如何模拟对pyspark SQL函数的内部调用

时间:2019-11-01 22:02:13

标签: python apache-spark pyspark mocking python-unittest

获得以下pyspark代码:

import pyspark.sql.functions as F

null_or_unknown_count = df.sample(0.01).filter(
    F.col('env').isNull() | (F.col('env') == 'Unknown')
).count()

在测试代码中,数据帧是模拟的,所以我试图像这样设置此调用的return_value:

from unittest import mock
from unittest.mock import ANY

@mock.patch('pyspark.sql.DataFrame', spec=pyspark.sql.DataFrame)
def test_null_or_unknown_validation(self, mock_df):
    mock_df.sample(0.01).filter(ANY).count.return_value = 250

但是此操作失败,并显示以下内容:

File "/usr/local/lib/python3.7/site-packages/pyspark/sql/functions.py", line 44, in _
  jc = getattr(sc._jvm.functions, name)(col._jc if isinstance(col, Column) else col)
AttributeError: 'NoneType' object has no attribute '_jvm'

还尝试了mock_df.sample().filter().count.return_value = 250,它给出了相同的错误。
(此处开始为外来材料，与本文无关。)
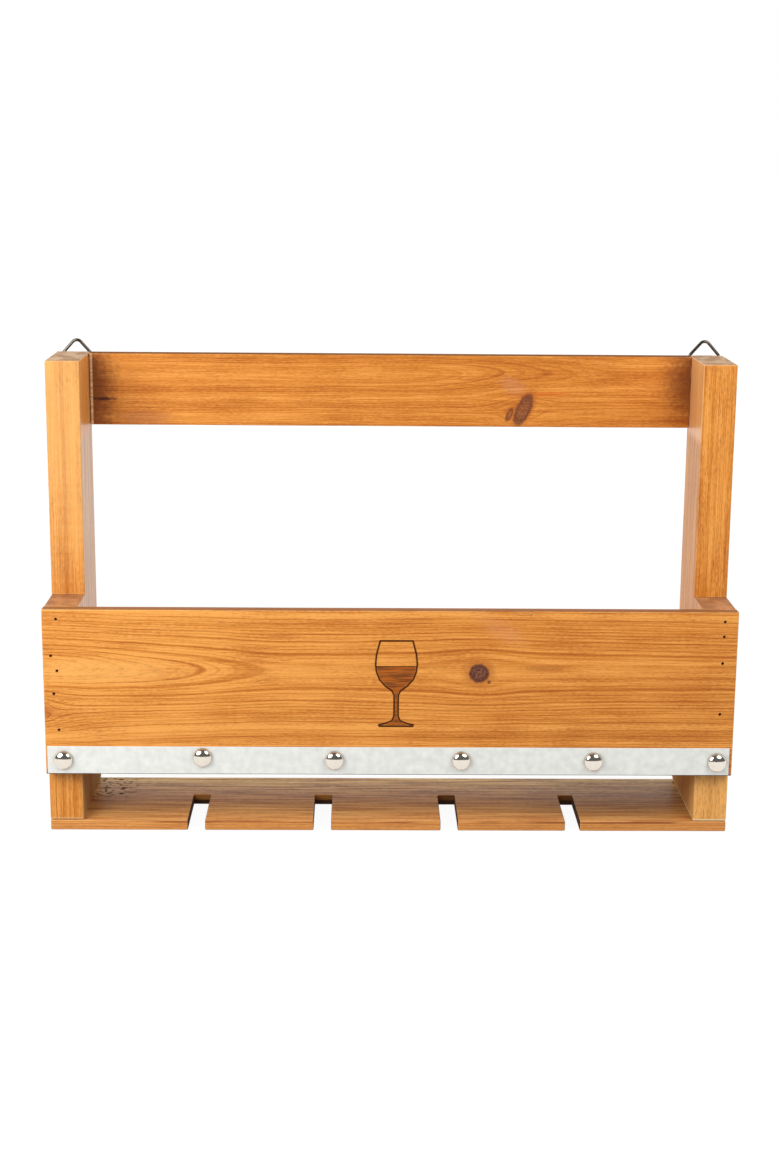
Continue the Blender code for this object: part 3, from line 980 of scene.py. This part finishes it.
def dress_rack(finish, place, facing, colour):
    """The slotted board's rough top, painted paler as a reflection of the backdrop, most of all towards the
    back, darker to the right and torn at its back left corner, the red line along its front edge, and its
    slots: painted shade on their side walls, and on each end wall painted shadow below and painted light
    above."""
    x, y, z = place
    upper = facing[Z].rise(0.6, 0.9)
    forward = 1 - facing[Y].rise(-0.8, -0.5)
    end_wall = forward * y.rise(0.0, 4.0)
    # Painted shade on the slots' side walls
    slot_wall_shade = abs(facing[X]).rise(0.5, 0.8) * (1 - abs(x).rise(196.0, 200.0))
    rough = finish.noise(x / 60, y / 3, z, 5.0) - 0.5
    # Painted reflection and light: the rough top is painted paler, most of all towards the back
    rough_top_and_sheen = finish.mix((rough * 4.5 + 0.5).clamped(), srgb(255, 220, 136), srgb(178, 130, 64))
    rightward = x.rise(40.0, 150.0) * y.rise(-45.0, -25.0)
    flecks = finish.noise(x / 4, y / 3, 7.0).rise(0.55, 0.61)
    corner = (1 - (abs(x + 194) / 30).rise(0.3, 1.0)) * y.rise(0.0, 15.0) * upper
    torn = flecks * (corner * 0.85 + upper * 0.12)
    # Pale streaks towards the back of the top
    pale_streaks = finish.noise(x / 7, y / 1.8, 3.0, 3.0).rise(0.56, 0.66) * y.rise(-20.0, 25.0)
    red_line = finish.noise(x / 45, y, z / 2, 1.0).rise(0.45, 0.65) * z.rise(4.6, 5.8)
    # Painted light on the upper part of the slots' end walls
    lit_end_top = finish.mix(x.rise(-20.0, 20.0) * 0.6, srgb(224, 166, 88), srgb(90, 50, 26))
    colour = finish.painted(
        colour,
        # Painted reflection and light on the top
        (upper * (y.rise(-40.0, 30.0) * 0.3 + 0.6), rough_top_and_sheen),
        (upper * rightward * 0.3, srgb(100, 58, 14)),
        (upper * (1 - y.rise(-46.0, -12.0)) * 0.45, srgb(232, 144, 78)),
        (torn, srgb(40, 24, 14)),
        (pale_streaks * upper * 0.45, srgb(250, 232, 196)),
        # Painted shade on the slots' side walls
        (slot_wall_shade * 0.95, srgb(40, 20, 12)),
        (forward * 0.25, srgb(244, 184, 124)),
        (forward * red_line * 0.75, srgb(134, 58, 22)),
        # Painted shadow below, and painted light above, on each slot's end wall
        (end_wall * 0.92, finish.mix(z.rise(2.8, 4.2), srgb(50, 26, 14), lit_end_top)),
    )
    near_front = upper * (1 - y.rise(-35.0, 20.0)) * 0.5
    return colour, (end_wall * 0.5 + slot_wall_shade + near_front + torn).clamped()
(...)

如何正确模拟过滤器,即F.col('env').isNull() | (F.col('env') == 'Unknown')

1 个答案:

答案 0 :(得分:2)

感谢我聪明的同事在工作,这就是答案。我们必须模拟pyspark.sql.functions.col,然后设置return_value。

@mock.patch('pyspark.sql.functions.col')
@mock.patch('pyspark.sql.DataFrame', spec=pyspark.sql.DataFrame)
def test_null_or_unknown_validation(self, mock_df, mock_functions):
    mock_functions.isNull.return_value = True # (or False also works)
    mock_df.sample(0.01).filter(ANY).count.return_value = 250

使用mock_df.sample().filter().count.return_value = 250也可以。